(JSON records of objects)
start
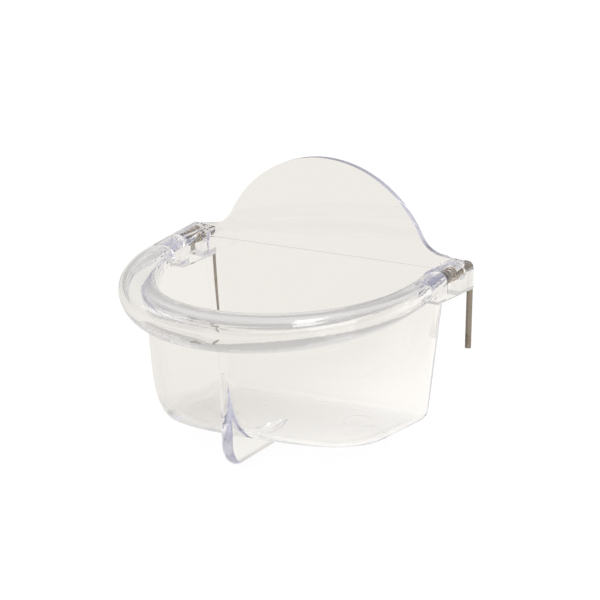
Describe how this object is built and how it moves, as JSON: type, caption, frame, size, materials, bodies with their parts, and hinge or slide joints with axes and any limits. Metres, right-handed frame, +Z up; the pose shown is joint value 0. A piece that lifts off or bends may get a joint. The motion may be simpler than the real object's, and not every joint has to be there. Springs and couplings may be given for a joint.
{
  "type": "seed cup",
  "caption": "Clear hang-on seed cup with a rounded perch lip, a splash guard and sprung wire hooks that turn and pull out to grip cage wires.",
  "frame": {"origin": "centre of the part's bounding box in plan, at the level of the foot rib's lower edge", "axes": "+X towards the right ear across the cup, +Y towards the cage behind the cup, +Z up"},
  "size_m": [0.0984, 0.0858, 0.0822],
  "materials": {
    "clear_plastic": "clear, polished mould finish",
    "wire": "drawn wire, dull plated",
    "spring_wire": "spring steel, slightly browned",
    "washer_steel": "stamped spring steel"
  },
  "bodies": {
    "cup": {"cup": "clear_plastic"},
    "coil_left": {"spring_left": "spring_wire"},
    "coil_right": {"spring_right": "spring_wire"},
    "clip_left": {"hook_left": "wire", "washer_left": "washer_steel"},
    "clip_right": {"hook_right": "wire", "washer_right": "washer_steel"}
  },
  "joints": [
    {"name": "turn_left", "type": "hinge", "parent": "cup", "child": "coil_left", "pos_m": [-0.045, 0.036, 0.05275], "axis": [0, 1, 0], "continuous": true},
    {"name": "pull_left", "type": "slide", "parent": "coil_left", "child": "clip_left", "axis": [0, 1, 0], "range_m": [0, 0.004], "stiffness_N_per_m": 5800, "deforming": ["spring_left"]},
    {"name": "turn_right", "type": "hinge", "parent": "cup", "child": "coil_right", "pos_m": [0.045, 0.036, 0.05275], "axis": [0, 1, 0], "continuous": true},
    {"name": "pull_right", "type": "slide", "parent": "coil_right", "child": "clip_right", "axis": [0, 1, 0], "range_m": [0, 0.004], "stiffness_N_per_m": 5800, "deforming": ["spring_right"]}
  ]
}
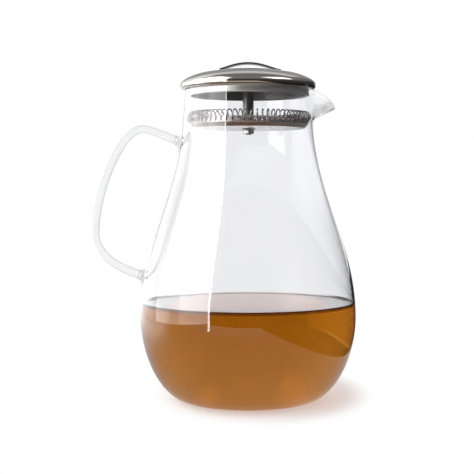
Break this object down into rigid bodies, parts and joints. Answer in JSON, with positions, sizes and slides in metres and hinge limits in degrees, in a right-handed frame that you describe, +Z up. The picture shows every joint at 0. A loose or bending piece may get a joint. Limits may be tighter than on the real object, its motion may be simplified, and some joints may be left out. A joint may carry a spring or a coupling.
{
  "type": "glass pitcher with filter",
  "caption": "Blown glass pitcher with a wide belly, a pulled spout and a fused glass handle, and a steel lid that carries a coil-edged strainer in its neck.",
  "frame": {"origin": "middle of the foot's underside, on the axis of the turned glass", "axes": "+Z up along the pitcher's axis, +X towards the spout, -X towards the handle"},
  "size_m": [0.1841, 0.15, 0.2344],
  "materials": {
    "body_glass": "clear, fire polished",
    "handle_glass": "clear solid rod, fire polished",
    "dome_steel": "mirror polished stainless sheet",
    "plug_steel": "mirror polished stainless sheet",
    "strap_steel": "polished stainless strip",
    "post_steel": "polished stainless tube",
    "screw_steel": "turned stainless",
    "pan_steel": "bright pressed stainless sheet",
    "coil_steel": "bright drawn stainless wire",
    "washer_steel": "stamped stainless",
    "nut_steel": "machined stainless"
  },
  "bodies": {
    "pitcher": {"glass_body": "body_glass", "glass_handle": "handle_glass"},
    "strainer": {"center_post": "post_steel", "clamp_screw": "screw_steel", "strainer_pan": "pan_steel", "strainer_coil": "coil_steel", "washer": "washer_steel", "hex_nut": "nut_steel"},
    "cap": {"lid_dome": "dome_steel", "lid_plug": "plug_steel", "strap_handle": "strap_steel"}
  },
  "joints": [
    {"name": "lid_lift", "type": "slide", "parent": "pitcher", "child": "strainer", "axis": [0, 0, 1], "range_m": [0, 0.06], "deforming": ["strainer_coil"]},
    {"name": "cap_turn", "type": "hinge", "parent": "strainer", "child": "cap", "pos_m": [0, 0, 0.219], "axis": [0, 0, 1], "continuous": true}
  ]
}
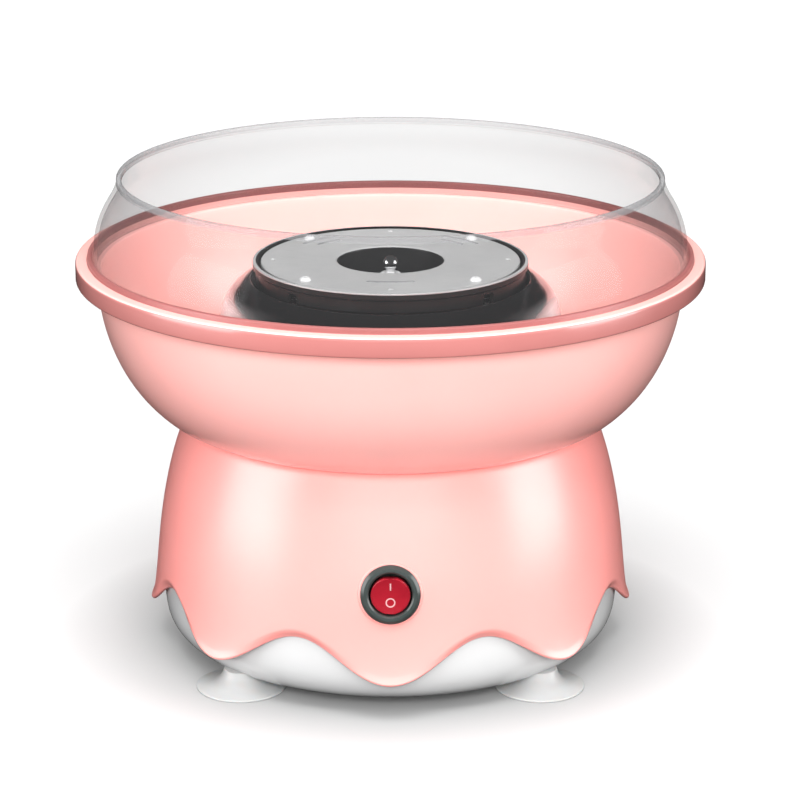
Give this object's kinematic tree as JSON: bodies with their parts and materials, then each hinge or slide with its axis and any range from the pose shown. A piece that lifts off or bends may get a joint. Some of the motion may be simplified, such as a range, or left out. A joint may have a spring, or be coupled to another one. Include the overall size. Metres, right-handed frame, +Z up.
{
  "type": "cotton candy machine",
  "caption": "Table-top cotton candy machine: a wavy-hemmed base on suction feet, a lift-off bowl with a clear shield, and a heated spinning head worked by a rocker switch.",
  "frame": {"origin": "on the surface it stands on, under the spin axis", "axes": "+Z up along the spin axis, -Y towards the front with the rocker switch, +Y towards the cord inlet"},
  "size_m": [0.27, 0.27, 0.21],
  "materials": {
    "pink_plastic": "satin pearl",
    "white_plastic": "gloss",
    "foot_rubber": "satin translucent white",
    "clear_plastic": "clear gloss",
    "red_plastic": "gloss",
    "switch_plastic": "satin",
    "bush_rubber": "matte",
    "shroud_chrome": "polished",
    "plate_grey": "satin",
    "dish_black": "gloss",
    "screw_steel": "plated",
    "nut_chrome": "polished",
    "screen_steel": "ground",
    "sheet_steel": "zinc plated",
    "heater_sheath": "heat darkened",
    "ceramic": "unglazed",
    "brass": "plain",
    "bronze": "sintered",
    "magnet": "matte",
    "copper_coil": "enamelled",
    "black_plastic": "matte",
    "block_plastic": "matte",
    "board_green": "satin",
    "wire_red": "satin",
    "wire_blue": "satin",
    "wire_white": "satin"
  },
  "bodies": {
    "base": {"base_cover": "pink_plastic", "bottom_pan": "white_plastic", "front_left_foot": "foot_rubber", "front_right_foot": "foot_rubber", "rear_left_foot": "foot_rubber", "rear_right_foot": "foot_rubber", "cover_screws": "screw_steel", "switch_housing": "switch_plastic", "switch_terminals": "brass", "cord_inlet_bush": "bush_rubber", "heater_shroud": "shroud_chrome", "chassis_plate": "sheet_steel", "shroud_screws": "screw_steel", "heater_tray": "sheet_steel", "heater_tray_posts": "screw_steel", "heater_element": "heater_sheath", "heater_saddles": "ceramic", "heater_bushes": "ceramic", "thermal_cutout": "brass", "motor_can": "sheet_steel", "motor_end_cap": "black_plastic", "motor_magnets": "magnet", "motor_brushes": "brass", "upper_motor_bush": "bronze", "lower_motor_bush": "bronze", "motor_bracket": "sheet_steel", "motor_dampers": "bush_rubber", "motor_bracket_screws": "screw_steel", "terminal_block": "block_plastic", "terminal_block_screws": "screw_steel", "rectifier_board": "board_green", "rectifier_diodes": "magnet", "board_capacitor": "black_plastic", "live_wire": "wire_red", "switch_wire": "wire_red", "heater_wire": "wire_white", "neutral_wire": "wire_blue", "board_wires": "wire_blue", "motor_wires": "wire_white"},
    "spinner": {"sugar_dish": "dish_black", "head_plate": "plate_grey", "plate_screws": "screw_steel", "outlet_screen": "screen_steel", "hub_washer": "screw_steel", "hub_nut": "screw_steel", "shaft_cap_nut": "nut_chrome", "hub_grub_screw": "screw_steel", "motor_shaft": "screen_steel", "armature_core": "screen_steel", "armature_coils": "copper_coil", "commutator": "bronze", "cooling_fan": "black_plastic"},
    "rocker": {"switch_rocker": "red_plastic"},
    "bowl": {"bowl": "pink_plastic"},
    "shield": {"splash_shield": "clear_plastic"}
  },
  "joints": [
    {"name": "head_spin", "type": "hinge", "parent": "base", "child": "spinner", "pos_m": [0, 0, 0.1], "axis": [0, 0, 1], "continuous": true},
    {"name": "switch_press", "type": "hinge", "parent": "base", "child": "rocker", "pos_m": [0, -0.09907, 0.0557], "axis": [-1, 0, 0], "range_deg": [0, 22]},
    {"name": "bowl_lift", "type": "slide", "parent": "base", "child": "bowl", "axis": [0, 0, 1], "range_m": [0, 0.09]},
    {"name": "shield_lift", "type": "slide", "parent": "bowl", "child": "shield", "axis": [0, 0, 1], "range_m": [0, 0.05]}
  ]
}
end
• [Given instruction] Report how many lines in the records above contain the word "that", giving only the number.

• [Task output] 5